Give only the number of lines that hold the word "pose".

-*-*-

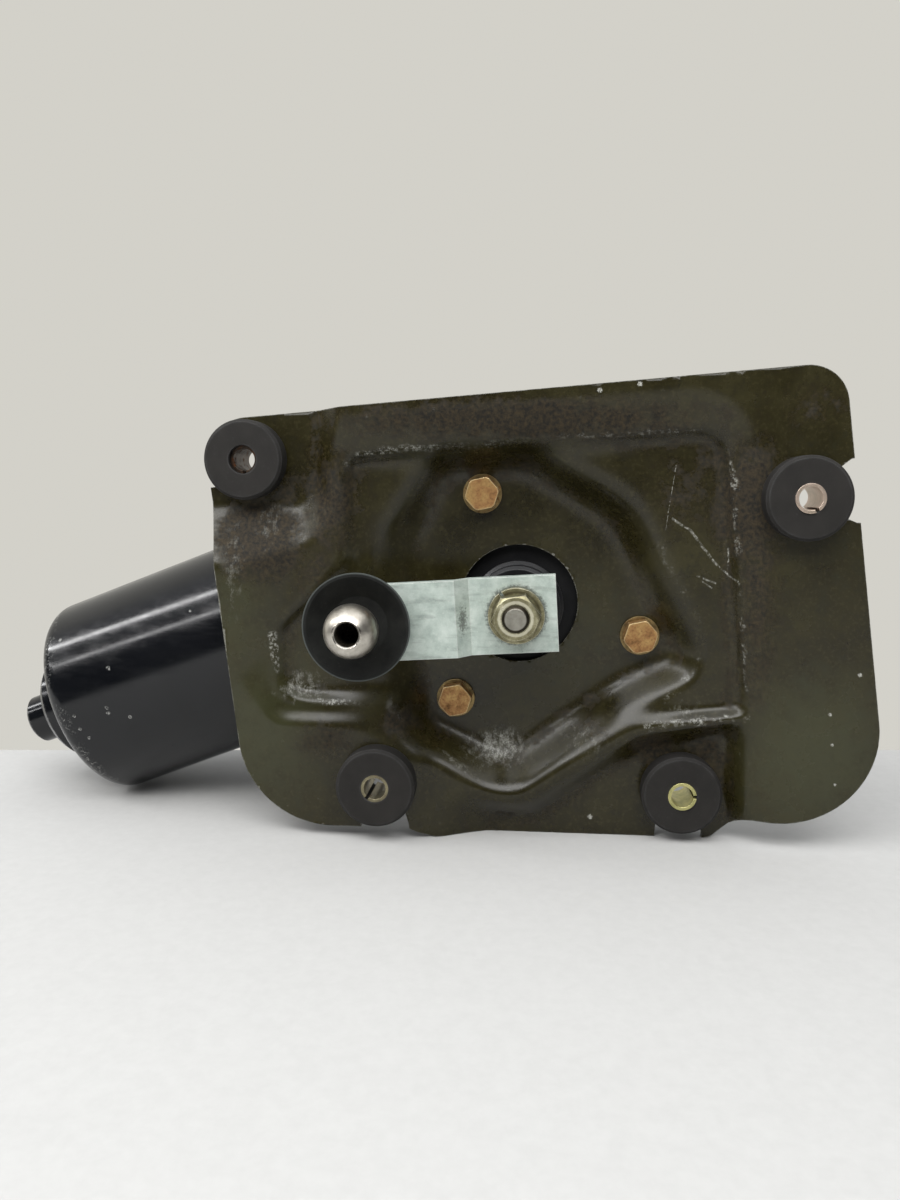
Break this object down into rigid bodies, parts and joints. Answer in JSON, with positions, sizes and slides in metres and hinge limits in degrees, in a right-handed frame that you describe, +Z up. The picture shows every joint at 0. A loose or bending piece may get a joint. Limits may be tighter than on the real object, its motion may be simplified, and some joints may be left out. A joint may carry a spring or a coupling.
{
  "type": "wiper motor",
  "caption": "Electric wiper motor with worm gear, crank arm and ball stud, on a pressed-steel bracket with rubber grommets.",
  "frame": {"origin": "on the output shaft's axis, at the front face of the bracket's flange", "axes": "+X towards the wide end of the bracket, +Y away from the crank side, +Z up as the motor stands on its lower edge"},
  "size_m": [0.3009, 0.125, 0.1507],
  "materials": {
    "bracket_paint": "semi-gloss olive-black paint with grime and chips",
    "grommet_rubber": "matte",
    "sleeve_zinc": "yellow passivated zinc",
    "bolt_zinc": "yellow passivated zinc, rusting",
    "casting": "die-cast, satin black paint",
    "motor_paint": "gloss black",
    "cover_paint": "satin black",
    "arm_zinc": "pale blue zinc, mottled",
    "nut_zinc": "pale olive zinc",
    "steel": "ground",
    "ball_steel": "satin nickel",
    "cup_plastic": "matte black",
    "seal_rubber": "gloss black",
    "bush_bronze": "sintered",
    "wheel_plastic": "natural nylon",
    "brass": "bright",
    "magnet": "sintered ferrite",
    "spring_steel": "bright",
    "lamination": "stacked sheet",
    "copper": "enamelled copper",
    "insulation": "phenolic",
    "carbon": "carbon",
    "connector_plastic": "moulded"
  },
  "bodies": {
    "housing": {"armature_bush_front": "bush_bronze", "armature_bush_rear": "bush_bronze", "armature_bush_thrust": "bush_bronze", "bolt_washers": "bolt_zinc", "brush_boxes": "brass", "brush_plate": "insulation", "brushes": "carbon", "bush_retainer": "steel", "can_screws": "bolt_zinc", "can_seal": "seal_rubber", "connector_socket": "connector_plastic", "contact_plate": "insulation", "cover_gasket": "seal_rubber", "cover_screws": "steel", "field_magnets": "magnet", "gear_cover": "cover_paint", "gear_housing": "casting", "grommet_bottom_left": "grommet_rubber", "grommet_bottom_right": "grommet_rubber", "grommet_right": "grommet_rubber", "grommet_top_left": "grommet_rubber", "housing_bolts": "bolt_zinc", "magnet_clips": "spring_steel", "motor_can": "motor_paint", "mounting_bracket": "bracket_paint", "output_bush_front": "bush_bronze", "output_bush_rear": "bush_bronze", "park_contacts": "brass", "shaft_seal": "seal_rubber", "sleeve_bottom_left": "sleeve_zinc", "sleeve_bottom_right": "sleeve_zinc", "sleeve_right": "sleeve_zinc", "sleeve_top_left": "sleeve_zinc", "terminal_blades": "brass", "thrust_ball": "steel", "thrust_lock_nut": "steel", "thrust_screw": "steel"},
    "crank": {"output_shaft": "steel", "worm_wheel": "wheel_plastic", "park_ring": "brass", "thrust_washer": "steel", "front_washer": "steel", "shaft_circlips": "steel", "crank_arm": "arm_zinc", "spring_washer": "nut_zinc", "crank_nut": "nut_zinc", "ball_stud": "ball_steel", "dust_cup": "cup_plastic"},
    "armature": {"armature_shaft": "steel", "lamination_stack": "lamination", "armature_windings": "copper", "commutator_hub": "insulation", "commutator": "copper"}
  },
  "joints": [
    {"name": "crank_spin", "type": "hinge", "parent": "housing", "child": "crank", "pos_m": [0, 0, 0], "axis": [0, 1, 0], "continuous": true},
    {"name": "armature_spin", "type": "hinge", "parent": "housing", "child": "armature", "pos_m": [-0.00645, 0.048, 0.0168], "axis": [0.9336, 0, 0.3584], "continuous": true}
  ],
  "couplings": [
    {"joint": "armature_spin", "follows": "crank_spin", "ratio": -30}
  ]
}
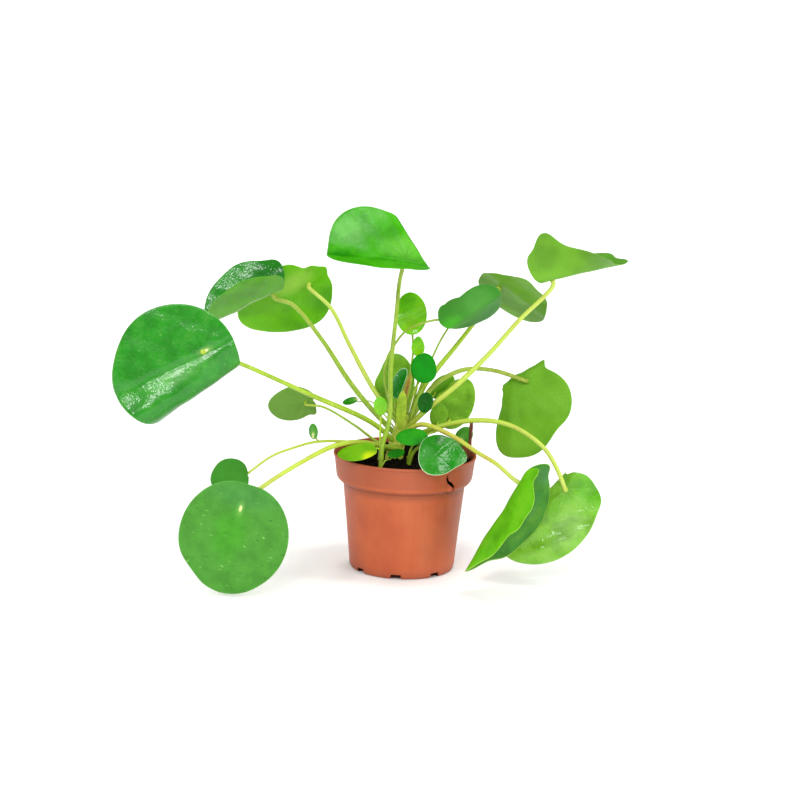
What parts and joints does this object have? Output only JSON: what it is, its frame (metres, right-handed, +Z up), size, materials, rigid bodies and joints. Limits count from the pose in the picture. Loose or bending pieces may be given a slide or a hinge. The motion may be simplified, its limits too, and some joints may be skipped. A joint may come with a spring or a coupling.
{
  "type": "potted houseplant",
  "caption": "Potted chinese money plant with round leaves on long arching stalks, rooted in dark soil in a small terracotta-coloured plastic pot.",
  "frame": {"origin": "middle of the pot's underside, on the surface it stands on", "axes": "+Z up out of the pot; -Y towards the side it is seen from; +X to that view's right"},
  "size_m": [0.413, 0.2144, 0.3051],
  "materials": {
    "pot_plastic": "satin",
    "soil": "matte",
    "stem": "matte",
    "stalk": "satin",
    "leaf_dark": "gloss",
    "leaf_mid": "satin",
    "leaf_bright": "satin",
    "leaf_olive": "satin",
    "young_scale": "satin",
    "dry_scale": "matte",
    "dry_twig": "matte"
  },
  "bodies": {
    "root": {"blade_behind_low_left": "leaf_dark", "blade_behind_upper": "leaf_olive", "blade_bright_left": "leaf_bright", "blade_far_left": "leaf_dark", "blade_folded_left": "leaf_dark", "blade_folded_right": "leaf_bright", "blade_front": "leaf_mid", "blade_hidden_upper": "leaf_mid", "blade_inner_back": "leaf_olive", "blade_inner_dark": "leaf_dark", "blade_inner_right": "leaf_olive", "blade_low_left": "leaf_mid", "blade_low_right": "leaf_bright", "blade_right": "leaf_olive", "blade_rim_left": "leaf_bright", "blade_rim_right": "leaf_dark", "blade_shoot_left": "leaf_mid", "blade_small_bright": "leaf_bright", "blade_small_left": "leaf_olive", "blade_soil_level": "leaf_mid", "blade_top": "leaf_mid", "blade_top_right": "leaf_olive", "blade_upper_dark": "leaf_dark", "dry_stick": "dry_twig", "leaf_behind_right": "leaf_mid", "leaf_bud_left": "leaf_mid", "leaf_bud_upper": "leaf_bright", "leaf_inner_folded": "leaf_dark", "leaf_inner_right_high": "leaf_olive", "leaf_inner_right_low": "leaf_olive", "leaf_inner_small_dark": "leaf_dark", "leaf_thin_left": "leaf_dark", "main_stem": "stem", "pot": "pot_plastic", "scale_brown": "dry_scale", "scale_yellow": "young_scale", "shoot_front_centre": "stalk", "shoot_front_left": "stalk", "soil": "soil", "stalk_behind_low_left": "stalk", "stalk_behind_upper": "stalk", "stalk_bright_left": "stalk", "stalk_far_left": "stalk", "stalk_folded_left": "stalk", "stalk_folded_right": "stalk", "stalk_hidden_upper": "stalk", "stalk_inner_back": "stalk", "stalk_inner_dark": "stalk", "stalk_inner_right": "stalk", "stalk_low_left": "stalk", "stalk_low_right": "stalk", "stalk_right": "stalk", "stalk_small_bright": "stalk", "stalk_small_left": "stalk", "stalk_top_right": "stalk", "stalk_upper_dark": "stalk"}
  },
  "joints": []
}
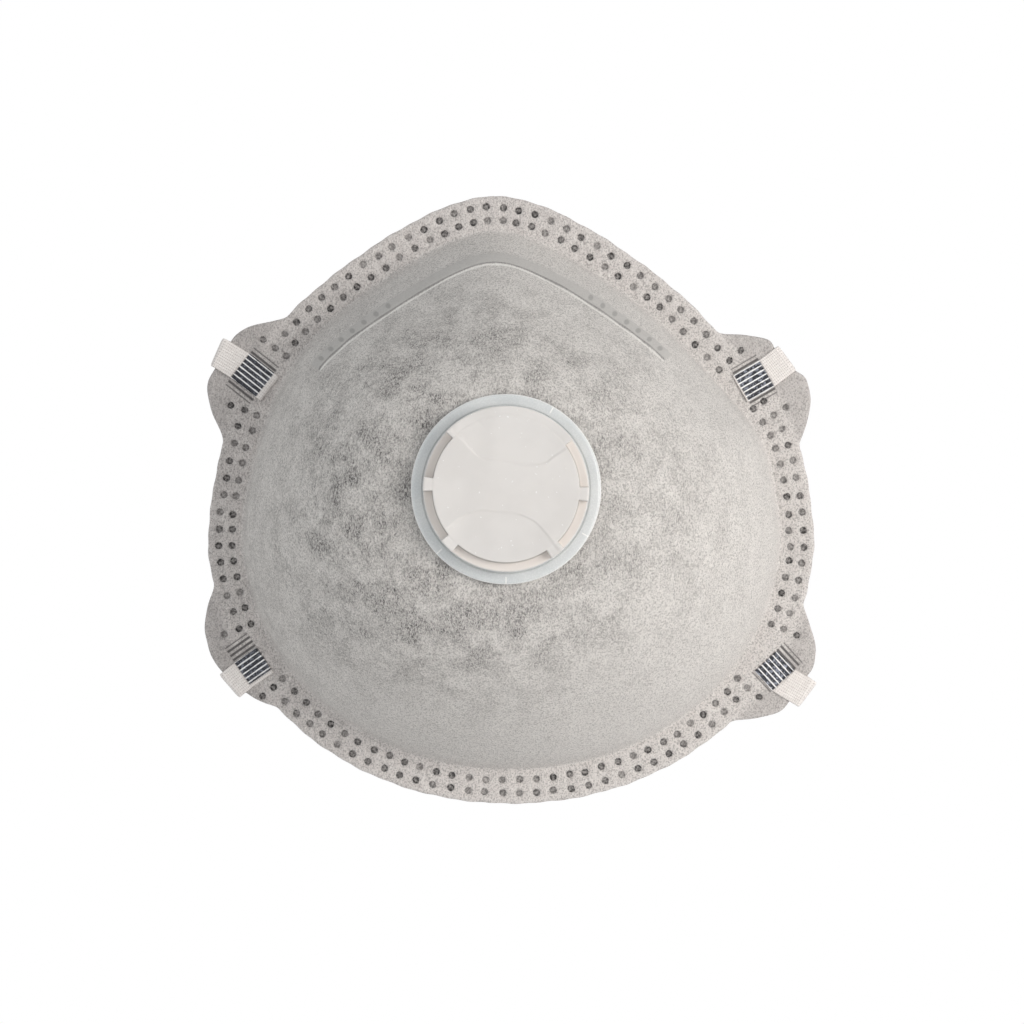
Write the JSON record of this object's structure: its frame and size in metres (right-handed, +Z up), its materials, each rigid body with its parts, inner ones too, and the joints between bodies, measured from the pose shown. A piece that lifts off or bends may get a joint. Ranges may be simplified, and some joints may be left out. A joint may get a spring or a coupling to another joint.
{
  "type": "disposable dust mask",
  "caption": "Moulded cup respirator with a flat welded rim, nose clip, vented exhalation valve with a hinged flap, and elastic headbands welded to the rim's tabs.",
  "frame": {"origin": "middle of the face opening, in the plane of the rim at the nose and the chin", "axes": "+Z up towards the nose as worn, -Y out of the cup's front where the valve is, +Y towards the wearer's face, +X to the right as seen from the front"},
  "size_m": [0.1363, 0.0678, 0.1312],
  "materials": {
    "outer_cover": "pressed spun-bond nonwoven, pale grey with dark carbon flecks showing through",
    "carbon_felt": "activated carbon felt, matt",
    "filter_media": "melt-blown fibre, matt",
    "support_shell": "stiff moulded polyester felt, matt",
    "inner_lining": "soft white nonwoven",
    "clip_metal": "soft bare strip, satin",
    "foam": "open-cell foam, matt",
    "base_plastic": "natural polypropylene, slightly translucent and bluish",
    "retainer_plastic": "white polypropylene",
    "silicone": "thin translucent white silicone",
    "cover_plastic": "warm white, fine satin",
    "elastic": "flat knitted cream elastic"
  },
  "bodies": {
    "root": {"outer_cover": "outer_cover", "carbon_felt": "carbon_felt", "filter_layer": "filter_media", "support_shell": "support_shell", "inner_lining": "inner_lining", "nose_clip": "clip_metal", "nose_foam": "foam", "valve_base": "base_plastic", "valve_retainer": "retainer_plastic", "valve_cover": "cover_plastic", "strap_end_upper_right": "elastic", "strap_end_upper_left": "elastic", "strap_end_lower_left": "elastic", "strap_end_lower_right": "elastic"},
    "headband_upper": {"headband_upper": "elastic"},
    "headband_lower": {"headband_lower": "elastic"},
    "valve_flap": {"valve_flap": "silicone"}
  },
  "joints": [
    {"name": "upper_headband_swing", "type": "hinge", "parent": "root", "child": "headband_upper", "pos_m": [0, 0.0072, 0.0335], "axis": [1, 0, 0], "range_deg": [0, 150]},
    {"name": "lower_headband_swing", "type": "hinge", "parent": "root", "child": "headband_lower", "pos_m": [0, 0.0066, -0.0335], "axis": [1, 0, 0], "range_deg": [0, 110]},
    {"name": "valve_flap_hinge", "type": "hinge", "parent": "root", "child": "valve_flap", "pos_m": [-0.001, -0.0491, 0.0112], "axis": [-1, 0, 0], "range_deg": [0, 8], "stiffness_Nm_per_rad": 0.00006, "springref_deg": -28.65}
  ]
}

-*-*-

SOLUTION FOR THIS TASK
2